It was already hard enough before this week for opposing hitters to stage a rally against the back end of the Yankees' bullpen. Dellin Betances and Andrew Miller had combined to allow just four earned runs in their first 25 2/3 innings pitched, striking out 49 percent (47-of-96) of the batters they faced.
Last Monday morning, New York was already 10-0 when leading after seven innings. But that day marked the introduction of new Yankees closer Aroldis Chapman, making his season debut after serving a 30-game suspension for MLB's Joint Domestic Violence, Sexual Assault and Child Abuse policy. Chapman, who threw the 77 fastest pitches in the Majors a year ago, brought excitement to every corner of Yankee Stadium this week -- including his own dugout.
"Everybody is so anxious to see him," said fellow Yankees reliever Kirby Yates. "It's really cool. You can feel the excitement."
With Chapman joining the staff, New York's back end became even more dominant, elevating its status to "Bullpen of the Week presented by The Hartford."
As part of the MLB Prevailing Moments program, each Monday throughout the 2016 season, MLB.com is honoring the "Bullpen of the Week presented by The Hartford." An industry-wide panel of MLB experts, including legendary stats guru Bill James, constructed a metric based on James' widely renowned game-score formula, to provide a weekly measurement of team-bullpen performance.
Here's how the Bullpen Rating System is compiled for each week. For reference, a weekly score of 100 is considered outstanding:
• Add 1.5 points for each out recorded
• Add 1.5 points for each strikeout
• Add 5 points for a save
• Subtract 2 points for each hit allowed
• Subtract 4 points for each earned run allowed
• Subtract 2 points for each unearned run allowed
• Subtract 1 point for each walk
• Subtract 5 points for a blown save
The Yankees' bullpen scored 110.5 points this week, while striking out 29 batters and allowing just 17 hits and five earned runs in 28 1/3 innings. On Saturday, Betances, Miller and Chapman pitched in the same game for the first time and were as good as advertised. Over a combined 3 1/3 innings, New York's new three-headed monster allowed no runs, one hit and struck out eight of the 11 batters they faced.

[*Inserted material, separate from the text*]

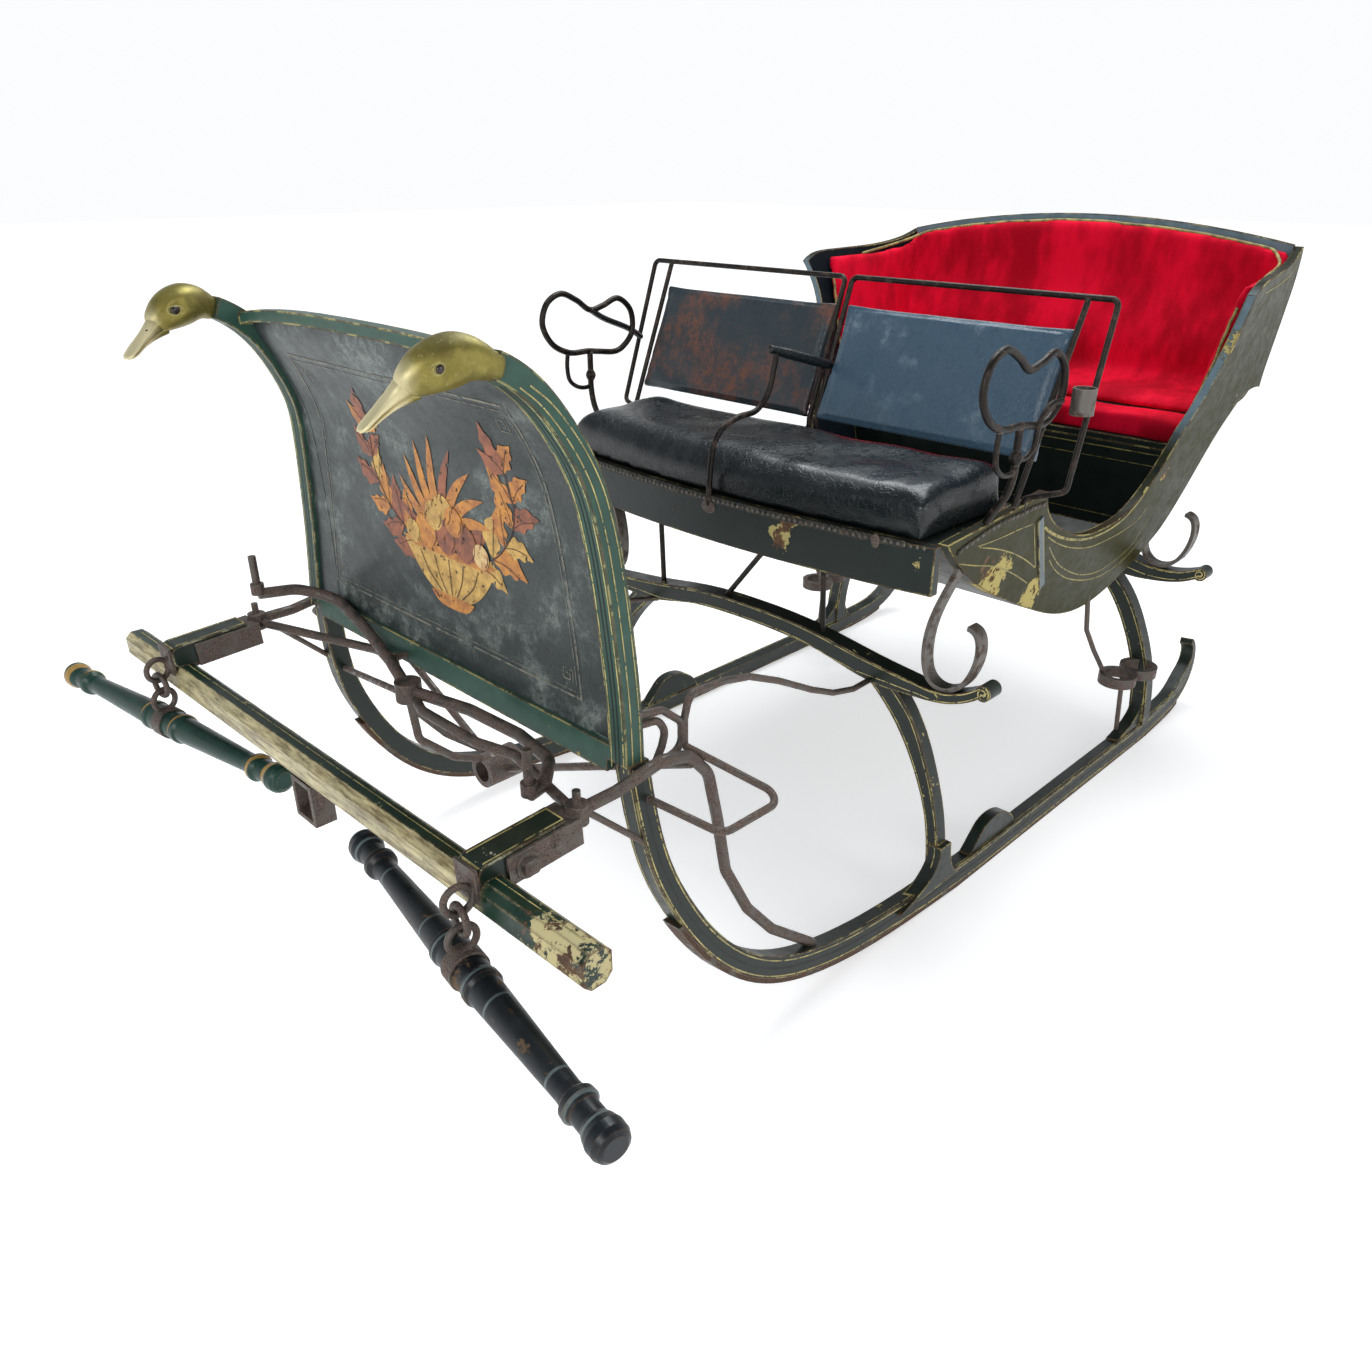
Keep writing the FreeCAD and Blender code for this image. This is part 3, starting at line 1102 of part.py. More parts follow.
def make_passenger_step(neighbours):
    """Two flat rings on a rod from the runner, with a stay up to the tub."""
    first = V(FIRST_RING_X, FIRST_RING_Y, RING_Z)
    second = V(SECOND_RING_X, SECOND_RING_Y, RING_Z)
    post = rod(V(FIRST_RING_X + STEP_RADIUS * 2, RING_POST_Y, SHOE_THICK + RUNNER_DEPTH / 2),
               V(FIRST_RING_X, FIRST_RING_Y + RING_INNER, RING_Z + RING_THICK / 2), STEP_RADIUS)
    stay_end = first + V(-RING_INNER, -RING_INNER / 2, RING_THICK)
    stay = bent_rod(between(RING_STAY_SHARES, V(RING_STAY_X, RING_STAY_Y, RING_STAY_Z), stay_end),
                    STEP_RADIUS, STEP_BEND)
    step = post.fuse(stay)
    for centre in (first, second):
        step = step.fuse(Part.makeCylinder(RING_OUTER, RING_THICK, centre))
    for centre in (first, second):
        step = step.cut(Part.makeCylinder(RING_INNER, RING_THICK, centre))
    return trimmed(step, neighbours)


def make_driver_step(neighbours):
    """Loop of rod outside the runner, with scrolls and a long brace to the front leg."""
    corner = V(STEP_X, STEP_FRONT_Y, STEP_LOW_Z)
    loop_end = V(STEP_X + STEP_REACH, STEP_BACK_Y, STEP_HIGH_Z)
    loop = bent_rod(between(STEP_LOOP_SHARES, corner, loop_end), STEP_RADIUS, STEP_BEND)
    brace = bent_rod(between(STEP_BRACE_SHARES, V(STEP_X, STEP_BACK_Y, STEP_HIGH_Z),
                             V(LEG_END_X, FRONT_BOLSTER_Y, LEG_END_Z)), STEP_RADIUS, STEP_BEND)
    step = loop.fuse(brace)
    c_start = V(STEP_X, STEP_FRONT_Y, STEP_HIGH_Z)
    c_end = V(STEP_X, STEP_BACK_Y - STEP_RADIUS, STEP_HIGH_Z + C_HEIGHT)
    for shares in (OUTER_C_SHARES, INNER_C_SHARES):
        step = step.fuse(bent_rod(between(shares, c_start, c_end), STEP_RADIUS, STEP_BEND))
    return trimmed(step, neighbours)


def make_seat_stays(neighbours):
    """Rods from the front bolster up to the driver's seat."""
    low = FRONT_CROWN_Z - BOLSTER_DEPTH
    high = BOARD_TOP_Z - BOARD_THICK * 2
    y = FRONT_BOLSTER_Y
    ends = [(LEFT_STAY_X, LEFT_STAY_X - STAY_LEAN), (RIGHT_STAY_X, RIGHT_STAY_X - STAY_LEAN),
            (CROSS_STAY_LOW_X, CROSS_STAY_HIGH_X)]
    stays = [rod(V(start, y, low), V(end, y, high), SEAT_STAY_RADIUS) for start, end in ends]
    return Part.makeCompound([trimmed(stay, neighbours) for stay in stays])


def make_lining(back, inner):
    """Padded velvet linings of the tub's back and of both wings."""
    low = REAR_SEAT_Z + REAR_BOARD_THICK + REAR_CUSHION_THICK + LINING_GAP
    above = box(-FAR, FAR, REAR_SEAT_FRONT_Y, TUB_BACK_Y + OVERRUN, low, FAR)
    space = flare(SIDE_THICK + LINING_GAP).common(above)
    whole_back = TUB_UNDER_SHARES + TUB_BACK_SHARES[1:]
    pad = tub_strip(whole_back, BACK_THICK + LINING_THICK, inner)
    crown = crown_cut()
    crown.translate(V(0, 0, -LINING_MARGIN))
    back_pad = trimmed(pad.common(space).common(crown), [back])
    wings = side_outline(0, FAR / 2)
    wings.translate(V(0, 0, -LINING_MARGIN))
    wing = trimmed(wings.common(space), [flare(SIDE_THICK + LINING_THICK), pad, back])
    return Part.makeCompound([back_pad, wing, mirrored(wing)])


def build_frame():
    """Runners, dash, bolsters, legs and the draft gear; returns what the seats stand on."""
    runner = make_runner()
    both_sides(runner, "runner")
    both_sides(make_shoe(), "shoe")
    frame = make_dash_frame(runner)
    save(frame, "dash_frame")
    save(make_dash_panel(frame), "dash_panel")
    both_sides(make_duck_head(frame), "duck_head")

    front = make_bolster(FRONT_BOLSTER_Y, FRONT_BOLSTER_HALF, FRONT_CROWN_Z, FRONT_TOP_SHARES,
                         FRONT_BEAM_SHARES)
    rear = make_bolster(REAR_BOLSTER_Y, REAR_BOLSTER_HALF, REAR_CROWN_Z, REAR_TOP_SHARES,
                        REAR_BEAM_SHARES)
    front_leg = make_leg(FRONT_BOLSTER_Y, FRONT_LEG_HALF, FRONT_LEG_WIDTH, FRONT_LEG_SHARES, front,
                         runner)
    both_sides(Part.makeCompound([front_leg, make_cover(runner)]), "front_leg")
    rear_leg = make_leg(REAR_BOLSTER_Y, REAR_LEG_HALF, REAR_LEG_WIDTH, REAR_LEG_SHARES, rear, runner)
    both_sides(rear_leg, "rear_leg")

    crossbar = make_crossbar()
    save(crossbar, "crossbar")
    save(trimmed(make_pole_loop(), [crossbar]), "pole_loop")
    block = make_block()
    save(block.cut(crossbar), "draft_block_left")
    save(mirrored(block).cut(crossbar), "draft_block_right")
    eye = make_nose_eye([block])
    save(trimmed(eye, [crossbar]), "nose_eye_left")
    save(trimmed(mirrored(eye), [crossbar]), "nose_eye_right")
    draft = make_draft_iron(block, [runner, frame])
    save(trimmed(draft, [crossbar]), "draft_iron_left")
    save(trimmed(mirrored(draft), [crossbar]), "draft_iron_right")
    hooks = make_hook_bar([draft, mirrored(draft), frame, runner, mirrored(runner)])
    save(hooks, "hook_bar")
    socket = make_pole_socket(hooks)
    save(socket, "pole_socket")
    save(make_socket_stays([socket, draft, runner]), "pole_socket_stays")
    both_sides(make_link(), "link")
    bar = placed_singletree(make_singletree())
    both_sides(bar, "singletree")
    both_sides(placed_singletree(make_clip()).cut(bar), "singletree_clip")
    both_sides(make_driver_step([runner, frame, draft, front_leg, front]), "driver_step")
    return front, rear, runner, rear_leg


def build_body(front, rear, runner, rear_leg):
    """Tub, seats, backrests, armrests, linings and the irons under the body."""
    inner = flare(SIDE_THICK)
    side = make_tub_side(flare(0), inner)
    both_sides(side, "tub_side")
    back = tub_strip(TUB_UNDER_SHARES + TUB_BACK_SHARES[1:], BACK_THICK, inner).common(crown_cut())
    save(back, "tub_back")
    deck_low = BOARD_TOP_Z - DECK_THICK
    floor = tub_strip(TUB_BOTTOM_SHARES, FLOOR_THICK, inner)
    floor = trimmed(floor.common(box(-FAR, FAR, -FAR, FAR, 0, deck_low)), [back])
    save(floor, "tub_floor")
    bulkhead = box(-FAR, FAR, BULKHEAD_Y, BULKHEAD_Y + BULKHEAD_THICK, TUB_FLOOR_Z, BOARD_TOP_Z)
    bulkhead = bulkhead.common(inner).cut(floor)
    bulkhead = max(bulkhead.Solids, key=lambda solid: solid.CenterOfMass.z)
    save(bulkhead, "tub_bulkhead")

    board = trimmed(make_front_board(), [side, mirrored(side), floor])
    save(board, "seat_front_board")
    deck = bowed_plan(BOARD_END_Y + BOARD_THICK, BOARD_BOW, BOARD_HALF, BULKHEAD_Y, deck_low,
                      BOARD_TOP_Z)
    deck = trimmed(deck.common(inner), [board, floor])
    save(deck, "seat_deck")
    cushion = make_cushion()
    save(cushion, "driver_cushion")
    save(front, "front_bolster")
    save(trimmed(rear, [floor, back]), "rear_bolster")
    sides = [side, floor, back]
    both_sides(make_body_iron(FRONT_BOLSTER_Y, IRON_RISE_FRONT, [front] + sides), "front_body_iron")
    both_sides(make_body_iron(REAR_BOLSTER_Y, IRON_RISE_REAR, [rear] + sides), "rear_body_iron")
    save(make_seat_stays([front, board, deck, floor, side]), "seat_stays")
    both_sides(make_passenger_step([runner, side, floor, rear_leg]), "passenger_step")

    rail = make_rail([deck, board, bulkhead, side])
    both_sides(rail, "seat_rail")
    rest = make_backrest(rail)
    both_sides(rest, "backrest")
    whip = make_whip_socket(rail)
    save(whip, "whip_socket")
    whip_solid = Part.makeCylinder(WHIP_RADIUS, WHIP_HEIGHT, whip_base())
    carriers = [side, board, rail, rest, cushion]
    left = make_left_arm(whip_axis_y(), carriers + [whip_solid, whip])
    save(left, "arm_loop_left")
    save(make_right_arm([mirrored(other) for other in carriers]), "arm_loop_right")
    centre = [board, rail, mirrored(rail), rest, mirrored(rest), cushion]
    save(make_centre_arm(centre), "centre_arm")

    seat_top = REAR_SEAT_Z + REAR_BOARD_THICK
    outline = side_outline(-FAR / 2, FAR / 2)
    seat = box(-FAR, FAR, REAR_SEAT_FRONT_Y, TUB_BACK_Y, REAR_SEAT_Z, seat_top)
    save(trimmed(seat.common(inner).common(outline), [back]), "rear_seat_board")
    riser = box(-FAR, FAR, REAR_SEAT_FRONT_Y, REAR_SEAT_FRONT_Y + RISER_THICK, TUB_FLOOR_Z, REAR_SEAT_Z)
    save(trimmed(riser.common(inner), [floor, back]), "rear_seat_riser")
    cushion = box(-FAR, FAR, REAR_SEAT_FRONT_Y, TUB_BACK_Y, seat_top + LINING_GAP,
                  seat_top + REAR_CUSHION_THICK)
    cushion = cushion.common(flare(SIDE_THICK + LINING_GAP)).common(outline)
    save(trimmed(cushion, [back]), "rear_cushion")
    save(make_lining(back, inner), "tub_lining")


build_body(*build_frame())
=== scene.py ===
# %% [markdown]
# # A horse-drawn sleigh
# The sleigh's wood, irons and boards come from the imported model, which stays as it is. This
# notebook paints them, lays on the trim, and makes the soft and carved pieces: the bird heads,
# the leather seat and the red velvet. All lengths are metres: +X is the sleigh's left, -Y ahead.

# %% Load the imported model
import math
import bpy
import bmesh
import numpy as np
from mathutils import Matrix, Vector
from mathutils.bvhtree import BVHTree


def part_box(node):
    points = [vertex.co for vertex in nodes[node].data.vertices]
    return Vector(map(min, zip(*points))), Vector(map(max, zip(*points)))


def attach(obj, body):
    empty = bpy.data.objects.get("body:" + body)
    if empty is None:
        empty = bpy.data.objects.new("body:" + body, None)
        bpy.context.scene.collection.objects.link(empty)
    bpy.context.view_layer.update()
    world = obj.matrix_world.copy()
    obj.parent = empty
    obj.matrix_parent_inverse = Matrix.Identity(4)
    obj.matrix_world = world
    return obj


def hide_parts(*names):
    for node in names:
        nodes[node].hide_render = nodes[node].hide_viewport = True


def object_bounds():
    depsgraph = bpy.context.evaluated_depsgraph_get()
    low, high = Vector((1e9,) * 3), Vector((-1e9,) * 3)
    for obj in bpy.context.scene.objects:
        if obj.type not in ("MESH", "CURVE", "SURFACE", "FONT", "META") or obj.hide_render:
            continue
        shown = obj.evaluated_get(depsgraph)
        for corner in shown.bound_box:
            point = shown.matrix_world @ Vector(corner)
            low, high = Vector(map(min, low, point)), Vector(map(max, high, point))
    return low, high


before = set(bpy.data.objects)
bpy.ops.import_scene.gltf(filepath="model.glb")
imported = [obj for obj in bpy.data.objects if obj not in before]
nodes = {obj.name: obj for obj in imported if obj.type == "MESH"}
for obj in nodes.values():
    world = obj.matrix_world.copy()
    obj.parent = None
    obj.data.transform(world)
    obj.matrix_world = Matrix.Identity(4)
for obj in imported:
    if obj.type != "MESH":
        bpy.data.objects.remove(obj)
cad_box = [list(corner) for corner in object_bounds()]
scene = bpy.context.scene
print(len(nodes), "nodes, box", cad_box)

# %% [markdown]
# ## Camera, floor and light
# The camera stands where the photographer's eyes are taken to have been: 1.4 m up, off the left
# front corner.
# A big pale floor and a nearly white sky act as the studio. Dark lacquer shows little colour of
# its own, so what it looks like is mostly what it mirrors: three broad soft lights give it that.

# %% Camera
LENS, SENSOR = 27.86, 36.0
camera = bpy.data.objects.new("camera", bpy.data.cameras.new("camera"))
scene.collection.objects.link(camera)
camera.location = (1.4228, -1.7360, 1.4000)
camera.rotation_euler = [math.radians(angle) for angle in (63.69, -0.06, 44.77)]
camera.data.sensor_width = SENSOR
camera.data.lens = LENS
camera.data.clip_end = 60.0
scene.camera = camera
scene.view_settings.view_transform = "Standard"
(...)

"The way it's going, you try to go six and let those three guys finish it," said Yankees starter Ivan Nova, who picked up the 2-1 win in that game.
Any successful bullpen must be able to overcome some unexpected circumstances, and even the vaunted Yankees' relievers had to overcome adversity this week. Here is a look at their biggest obstacle:
The unexpected: On Tuesday, Yankees ace Masahiro Tanaka endured a rare poor start, allowing six runs over seven innings to the Royals. New York's offense provided seven runs of support, however, and appeared to be where they wanted to be with a 7-6 lead and Miller entering to pitch the eighth. That was until Lorenzo Cain hit a 2-1 pitch over the wall, tying the game at 7 for Kansas City and scoring the first run allowed by Miller all season.
How they prevailed: After Miller faltered, Chapman was there to pick up his teammate. The Yankees' offense rallied back for three runs in the bottom of the eighth, and Chapman shut the door on the Royals. With a runner on third, Chapman threw a 101-mph fastball to Cain and induced a pop fly to seal the 10-7 win for New York.
While the Yankees featured the Bullpen of the Week, they weren't the only club who enjoyed an impressive stretch from their relievers.
The Padres finished with a 106.5 BRS score, just four points shy of New York. Though they did blow one save, San Diego's relievers also struck out 33 batters -- second only to Kansas City's bullpen over the past week. Starter Luis Perdomo lasted just two innings Saturday night, but seven Padres relievers combined to pitch the final 10 frames and help San Diego to an 8-7, 12-inning victory over the Brewers.